Earlier this year Stills had agreed to do a European tour that would include a date at Cardiff Castle – a date that was advertised in the press but cancelled at relatively short notice. According to Stills, it was the opportunity to record with Young in Miami that caused the cancellation.
I told him he was advertised to play a big outdoor show in Cardiff. “That’s news to me,” he replied, seemingly ignorant of whatever was planned in England. “I know I have to go over there because that time, when I cancelled, it was really a little close to the recording date to cancel, but it wasn’t right at the last minute.
“But look... if Neil was ready to record, I had to go for it. Before we did that album he had a whole tour of the States planned with Crazy Horse and he ditched that. We just decided to go for it because we were excited about it... we all were excited about it... David and Graham, too.
“We’re all too sensible to give up thoughts of getting together again. We’re like brothers and we have tiffs. It’s always been like that with me and Graham and David and Neil. Sometimes we’ll get mad at one or the other and blah blah away, but six months later we’ll meet and... hey, you know, we’ll say ‘good to see you... what’s going on’... but that’s all ancient history.
“In any band, a lot of the internal bickering is directly proportional to the pressure. We never competed with each other as much as people thought. We used that energy in an entirely different way. What we wanted to do was please the others and many times when we failed, we’d fight. It wasn’t a rivalry so much as wanting to please each other, so everybody got super-critical of themselves.”
Stills admits that he is currently taking a look at his career and taking stock. “I’m not as good at being a star as I am at being a guitar player,” he said after some thought. “There are certain things about my career, my job if you like, that I don’t like at all. I recognise the other part of this job, the part that isn’t the music, and some of it is a little distasteful to me. Some people can pull that off perfectly, but I... well, I don’t look on myself as that sort of person.
“I just... I wanna play my axe for people and that’s it. That’s the bottom line, appearing in front of people, doing your job like that, which is what I’m doing on this tour.”
Last year Stills moved from Atlantic Records to CBS, a surprising move considering his long relationship with Ahmet Ertegun’s legendary record label and what he describes as a deep personal friendship with Ertegun.

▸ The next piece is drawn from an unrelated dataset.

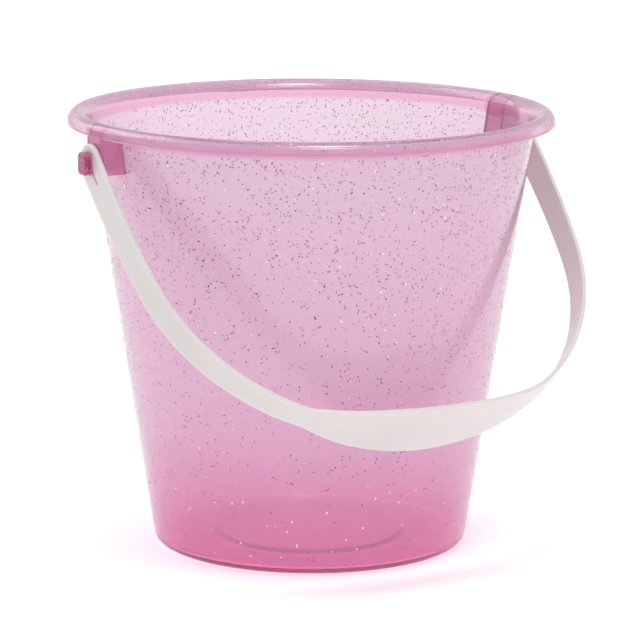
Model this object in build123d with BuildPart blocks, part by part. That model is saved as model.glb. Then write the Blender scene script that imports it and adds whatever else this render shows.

“With Atlantic it was always... when are you going to do another CSN&Y album? Columbia has me as a solo act so there’s a little different attitude in the company. They let me record with Neil... they said ‘fine’.
“You can’t deny a great record,” he went on, raising criticism of his albums without being prompted. “If the public like a record they’ll buy it no matter what the critics say. A critic can cause trouble because if distributors read a review that’s bad they won’t pick it up. Maybe distributors will order one hundred thousand instead of two or whatever, but what happens is that those are sold in a week and they have to re-order. That happens to me every time.”
The interview concluded, I motioned towards a Martin guitar on the bed and asked Stephen to show me how he played ‘4 + 20’. He picked it up and retuned it – took him about ten seconds flat – and picked out the intro. He’d lowered all the strings bar the A and D, the bottom E to D but I wasn’t sure of the rest. Either way, the guitar was now in a D tuning and it sounded wonderful, ringing out as clear as day in his room. Steve didn’t sing for me, just finger-picked the accompaniment exactly as it is on Déjà VuIt was at moments like this that I realised I really did have the best job in the world.